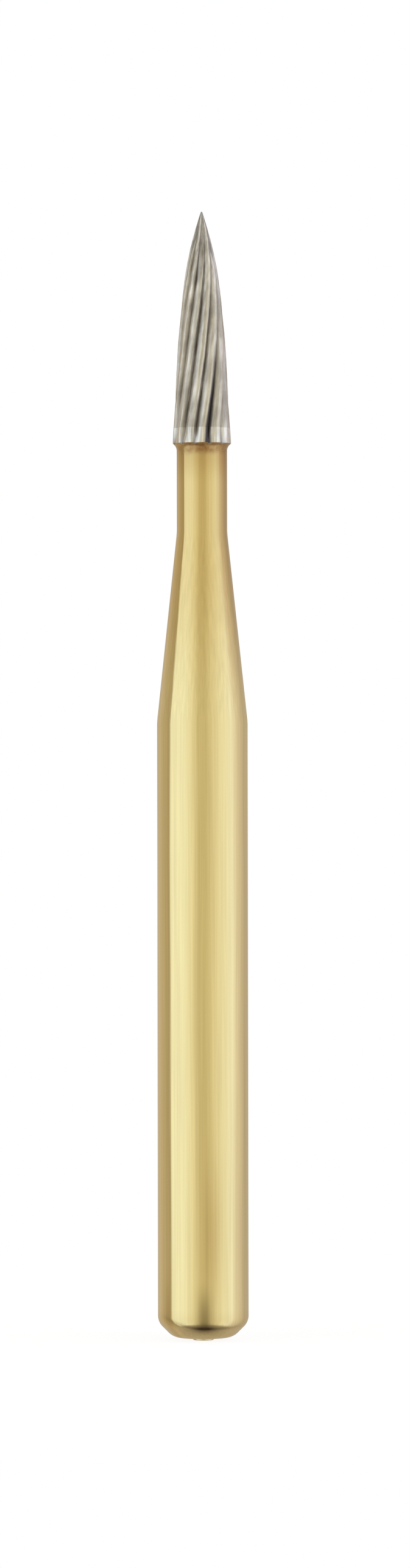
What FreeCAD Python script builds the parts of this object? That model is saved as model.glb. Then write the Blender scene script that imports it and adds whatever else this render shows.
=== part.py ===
"""Friction-grip dental finishing bur, in millimetres, standing on its plain end with the point up.

The steel shank and the carbide cutting head are two solids that meet face to face on a flat ring
just above the head's back corner, where the real pieces are brazed. The helical flutes are ground
through both.
"""
import FreeCAD, Part
import os
import sys

import Sketcher

SIZES = {
    # Plain end of the shank
    "nub_diameter": 0.38,
    "nub_height": 0.045,
    "end_flat_diameter": 1.05,
    "end_bevel_angle": 45.0,
    "end_side_rounding": 0.27,
    "end_flat_rounding": 0.30,
    # Barrel that the chuck grips, shoulder taper and neck
    "shank_diameter": 1.60,
    "shank_length": 10.88,
    "shoulder_length": 3.33,
    "shoulder_blend_radius": 1.50,
    "neck_diameter": 0.89,
    "neck_length": 1.50,
    "neck_fillet_radius": 0.14,
    "back_cone_angle": 45.0,
    "collar_length": 0.27,
    # Outline of the head: a straight taper, then a body arc, then a nose arc that ends in the point
    "head_diameter": 1.03,
    "head_length": 4.08,
    "point_diameter": 0.024,
    "taper_length": 1.60,
    "taper_half_angle": 3.2,
    "body_arc_length": 1.30,
    "body_arc_radius": 15.3,
    # Blades: pairs of one blade that reaches the point and one that stops short of it
    "blade_pairs": 6,
    "first_gullet_angle": 10.8,
    "lead_angle_rate": 19.4,
    "flute_depth": 0.085,
    "flute_exit_depth": 0.025,
    "gullet_width": 0.015,
    "land_width": 0.045,
    "rake_lean": 35.0,
    "point_length": 0.10,
    "short_blade_setback": 0.75,
    "short_blade_ramp": 0.30,
}

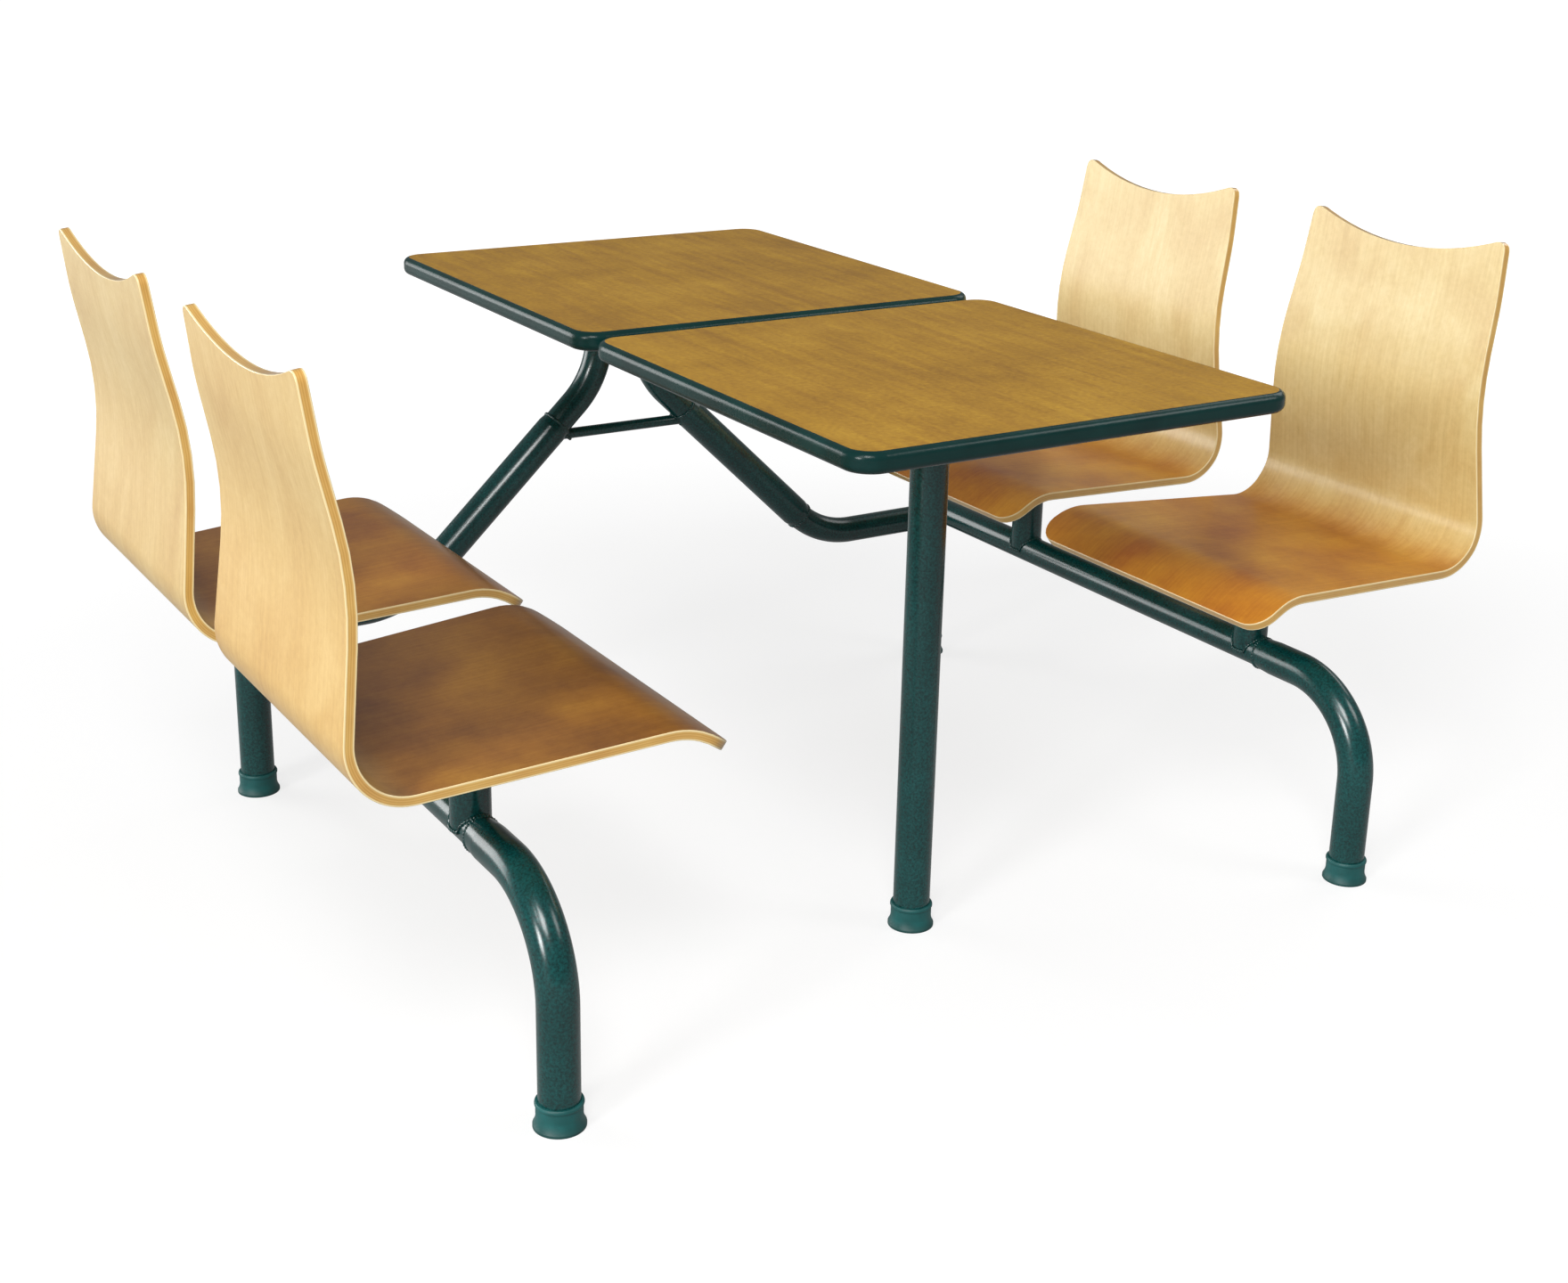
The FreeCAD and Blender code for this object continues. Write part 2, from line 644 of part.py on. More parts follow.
def seat_fixings():
    """Four seat screws, the stop pin and the clip that keeps the spindle in."""
    pieces = []
    for x, y in screw_places():
        seat = Vector(x, y, PLATE_BOTTOM)
        head = straight_rod(seat - UP * 3, seat, 11.0)
        shank = straight_rod(seat, seat + UP * (PLATE_THICKNESS + SEAT_SCREW_REACH), SEAT_SCREW)
        pieces.append(tilted_to_pan(head.fuse(shank)))
    pieces.append(straight_rod(
        Vector(-1, 0, STOP_PIN_HEIGHT), Vector(-STOP_PIN_REACH, 0, STOP_PIN_HEIGHT), STOP_PIN
    ))
    clip = ring(SPINDLE / 2 + 3, SPINDLE / 2 - 1.2, CIRCLIP_BOTTOM, CIRCLIP_BOTTOM + CIRCLIP_THICKNESS)
    mouth = box_between((10, -5, CIRCLIP_BOTTOM - 1), (20, 5, CIRCLIP_BOTTOM + 3))
    pieces.append(clip.cut(mouth))
    return Part.makeCompound(pieces)


def seat_post():
    """The short upright tube, saddled over the beam."""
    post = straight_tube(Vector(0, 0, BEAM_HEIGHT), Vector(0, 0, POST_TOP), STOUT_TUBE, STOUT_WALL)
    beam = straight_rod(Vector(0, -60, BEAM_HEIGHT), Vector(0, 60, BEAM_HEIGHT), SLIM_TUBE)
    return post.cut(beam)


LOWER_BUSH_BOTTOM = CIRCLIP_BOTTOM + CIRCLIP_THICKNESS + 0.3
LOWER_BUSH_TOP = LOWER_BUSH_BOTTOM + 20
UPPER_BUSH_BOTTOM = POST_TOP - 25


def swivel_bushes():
    """The two plastic bushes in a post; the upper one has a pocket for the stop pin."""
    bore = SPINDLE / 2 + RUNNING_CLEARANCE
    body = STOUT_BORE / 2 - 0.1
    flange_top = HEAD_UNDERSIDE - THRUST_CLEARANCE
    lower = ring(body, bore, LOWER_BUSH_BOTTOM, LOWER_BUSH_TOP)
    upper = ring(body, bore, UPPER_BUSH_BOTTOM, POST_TOP)
    upper = upper.fuse(ring(STOUT_TUBE / 2, bore, POST_TOP, flange_top)).removeSplitter()
    half_angle = SWIVEL_LIMIT + 14
    pocket_bottom = STOP_PIN_HEIGHT - STOP_PIN / 2 - 1
    pocket = Part.makeCylinder(
        STOP_PIN_REACH + 1,
        flange_top - pocket_bottom,
        Vector(0, 0, pocket_bottom),
        UP,
        2 * half_angle,
    )
    pocket.rotate(Vector(0, 0, 0), UP, 180 - half_angle)
    return Part.makeCompound([lower, upper.cut(pocket)])


def return_spring():
    """The square-wire coil between the bushes that turns an empty seat to face the table."""
    height = UPPER_BUSH_BOTTOM - LOWER_BUSH_TOP - SPRING_WIRE
    coil = Part.makeHelix(height / SPRING_TURNS, height, SPRING_RADIUS)
    half = SPRING_WIRE / 2
    corners = [(-half, -half), (half, -half), (half, half), (-half, half), (-half, -half)]
    section = Part.makePolygon([Vector(SPRING_RADIUS + x, 0, z) for x, z in corners])
    wire = Part.Wire(coil).makePipeShell([section], True, True)
    wire.translate(Vector(0, 0, LOWER_BUSH_TOP + SPRING_WIRE / 2))
    return wire


def at_seat(shape, side, end):
    """A seat piece turned to face the table and moved to its post."""
    placed = shape.copy()
    if side < 0:
        placed.rotate(Vector(0, 0, 0), UP, 180)
    placed.translate(Vector(side * SEAT_LINE_X, SEAT_POST_Y[end], 0))
    return placed


# ---- Assembly --------------------------------------------------------------------------------

def table_parts():
    """The tops and the frame under them."""
    parts = {}
    for end, end_sign in (("near", -1), ("far", 1)):
        parts[f"{end}_top_core"] = top_core(end_sign)
        parts[f"{end}_top_laminate"] = top_laminate(end_sign)
        parts[f"{end}_top_edge_band"] = top_edge_band(end_sign)
    parts["near_cross_rail"] = cross_rail(CENTRE_LEG_Y)
    parts["middle_cross_rail"] = cross_rail(MIDDLE_CROSS_RAIL_Y)
    parts["far_cross_rail"] = cross_rail(FAR_LEG_Y)
    parts["near_head_plate"] = head_plate(110, 110, CENTRE_LEG_Y)
    parts["far_head_plate"] = head_plate(170, 70, FAR_LEG_Y)
    parts["rail_end_plugs"] = rail_end_plugs()
    parts["top_screws"] = top_screws()
    parts["centre_leg"] = centre_leg()
    parts["centre_foot"] = foot_boot(0, CENTRE_LEG_Y)
    parts["far_leg_caps"] = far_leg_caps()
    parts["strut_tie_bar"] = tie_bar()
    for name, side in SIDES.items():
        parts[f"{name}_rail"] = long_rail(side)
        parts[f"near_{name}_leg"] = near_leg(side)
        parts[f"far_{name}_leg"] = far_leg(side)
        parts[f"near_{name}_foot"] = foot_boot(side * SEAT_LINE_X, NEAR_LEG_Y)
        parts[f"far_{name}_foot"] = foot_boot(side * SEAT_LINE_X, FAR_LEG_Y)
        parts[f"{name}_seat_beam"] = seat_beam(side)
        parts[f"{name}_strut_low_bend"] = strut_low_bend(side)
        parts[f"{name}_strut"] = strut(side)
        parts[f"{name}_strut_high_bend"] = strut_high_bend(side)
    return parts


def seat_parts():
    """The four seats, with their posts and swivels."""
    pieces = {
        "seat_shell": seat_shell(),
        "swivel_plate": swivel_plate(),
        "spindle": spindle(),
        "seat_fixings": seat_fixings(),
        "seat_post": seat_post(),
        "swivel_bushes": swivel_bushes(),
    }
    spring = return_spring()
    parts = {}
    springs = []
    for name, side in SIDES.items():
        for end in SEAT_POST_Y:
            for piece, shape in pieces.items():
                parts[f"{end}_{name}_{piece}"] = at_seat(shape, side, end)
            springs.append(at_seat(spring, side, end))
    parts["return_springs"] = Part.makeCompound(springs)
    return parts


def main():
    os.makedirs("parts", exist_ok=True)
    parts = {**table_parts(), **seat_parts()}
    for name, shape in parts.items():
        shape.exportStep(f"parts/{name}.step")


main()
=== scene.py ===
import bmesh
import bpy
import json
import math
from mathutils import Matrix, Vector


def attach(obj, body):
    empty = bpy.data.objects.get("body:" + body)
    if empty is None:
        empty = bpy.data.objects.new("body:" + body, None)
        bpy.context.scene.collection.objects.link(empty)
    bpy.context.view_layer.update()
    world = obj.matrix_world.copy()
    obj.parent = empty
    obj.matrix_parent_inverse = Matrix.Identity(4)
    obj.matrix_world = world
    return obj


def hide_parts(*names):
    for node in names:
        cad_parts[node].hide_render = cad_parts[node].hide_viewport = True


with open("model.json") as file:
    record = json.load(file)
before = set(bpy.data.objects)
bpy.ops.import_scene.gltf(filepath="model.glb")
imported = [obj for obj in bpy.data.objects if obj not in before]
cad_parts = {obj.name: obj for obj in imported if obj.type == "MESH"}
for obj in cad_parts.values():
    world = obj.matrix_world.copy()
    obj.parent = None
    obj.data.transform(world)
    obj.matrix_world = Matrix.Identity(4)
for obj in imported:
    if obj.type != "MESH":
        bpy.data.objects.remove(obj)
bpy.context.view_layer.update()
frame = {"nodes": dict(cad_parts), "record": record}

# X runs across the table, Y along it to the far end, Z up from the floor. Sizes of the part are in
# millimetres, those with MM in metres. The grain map, the lights and the camera are in metres.

# ---- Sizes shared with the solids ------------------------------------------------------------

MM = 0.001
SEAT_LINE_X = 600 * MM
SEAT_POST_Y = {"near": -289 * MM, "far": 234 * MM}
SIDES = {"left": -1, "right": 1}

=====

» **To be done**:
Please return, exactly as they appear, the lines starting at the one that contains "foot_boot(side * SEAT_LINE_X, FAR_LEG_Y)" and ending at the one that contains "obj.parent = None".

» **Output for this task**:
        parts[f"far_{name}_foot"] = foot_boot(side * SEAT_LINE_X, FAR_LEG_Y)
        parts[f"{name}_seat_beam"] = seat_beam(side)
        parts[f"{name}_strut_low_bend"] = strut_low_bend(side)
        parts[f"{name}_strut"] = strut(side)
        parts[f"{name}_strut_high_bend"] = strut_high_bend(side)
    return parts


def seat_parts():
    """The four seats, with their posts and swivels."""
    pieces = {
        "seat_shell": seat_shell(),
        "swivel_plate": swivel_plate(),
        "spindle": spindle(),
        "seat_fixings": seat_fixings(),
        "seat_post": seat_post(),
        "swivel_bushes": swivel_bushes(),
    }
    spring = return_spring()
    parts = {}
    springs = []
    for name, side in SIDES.items():
        for end in SEAT_POST_Y:
            for piece, shape in pieces.items():
                parts[f"{end}_{name}_{piece}"] = at_seat(shape, side, end)
            springs.append(at_seat(spring, side, end))
    parts["return_springs"] = Part.makeCompound(springs)
    return parts


def main():
    os.makedirs("parts", exist_ok=True)
    parts = {**table_parts(), **seat_parts()}
    for name, shape in parts.items():
        shape.exportStep(f"parts/{name}.step")


main()
=== scene.py ===
import bmesh
import bpy
import json
import math
from mathutils import Matrix, Vector


def attach(obj, body):
    empty = bpy.data.objects.get("body:" + body)
    if empty is None:
        empty = bpy.data.objects.new("body:" + body, None)
        bpy.context.scene.collection.objects.link(empty)
    bpy.context.view_layer.update()
    world = obj.matrix_world.copy()
    obj.parent = empty
    obj.matrix_parent_inverse = Matrix.Identity(4)
    obj.matrix_world = world
    return obj


def hide_parts(*names):
    for node in names:
        cad_parts[node].hide_render = cad_parts[node].hide_viewport = True


with open("model.json") as file:
    record = json.load(file)
before = set(bpy.data.objects)
bpy.ops.import_scene.gltf(filepath="model.glb")
imported = [obj for obj in bpy.data.objects if obj not in before]
cad_parts = {obj.name: obj for obj in imported if obj.type == "MESH"}
for obj in cad_parts.values():
    world = obj.matrix_world.copy()
    obj.parent = None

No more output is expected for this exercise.